The images below show the marked points where features were matched. Notice that most points have a clear corresponding point in the other image.

Part 2.4: RANSAC for Robust Homography

Even with ANMS and feature matching, a few incorrect correspondences can still remain. Because least squares is highly sensitive to outliers, even a small number of bad matches can distort the entire homography computation. To address this, I applied RANdom SAmple Consensus (RANSAC), which effectively filters out most, if not all, of the incorrect matches.

RANSAC runs for a fixed number of iterations. For my images, I used 1000 iterations. In each iteration, four matching feature pairs are randomly selected to compute a homography. Using this homography, every feature in image1 is projected onto image2. The distance between each projected feature and its actual corresponding point in image2 is then measured. If the distance is below a threshold \( \epsilon \), that feature is added to the inlier set. In my implementation, I used \( \epsilon = 3\) pixels. After each iteration, the largest inlier set found so far is saved, and once all iterations are complete, the final inlier set is returned.
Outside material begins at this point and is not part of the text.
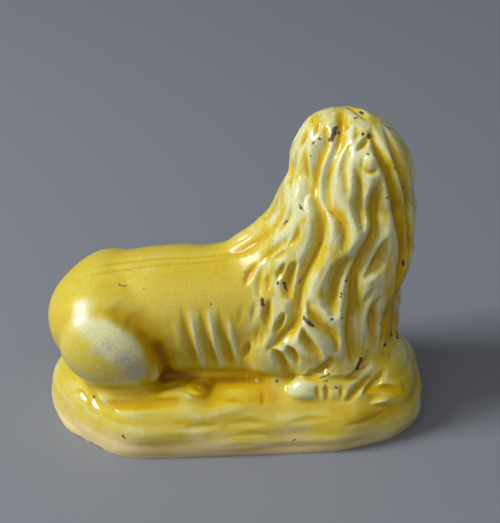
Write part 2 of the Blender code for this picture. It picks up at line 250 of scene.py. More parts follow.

Using the points returned by RANSAC, I compute a refined homography and stitch the two images together using the warping and blending techniques described earlier.

The images below show additional examples of autostitched results. On the left are images stitched using manually selected correspondence points, and on the right are images created through automatic stitching. I observed that the autostitched images appear less warped and slightly better.

Conclusion

Through this project, I implemented and analyzed key components of an image stitching pipeline, gaining a deeper understanding of how feature detection, matching, and transformation estimation interact to produce coherent panoramas. The resulting mosaics were generally sharp and well-aligned, with minor distortions caused by imperfect matches or perspective variation. Overall, this project reinforced the connection between mathematical models and practical computer vision systems used in applications like panorama generation and image registration.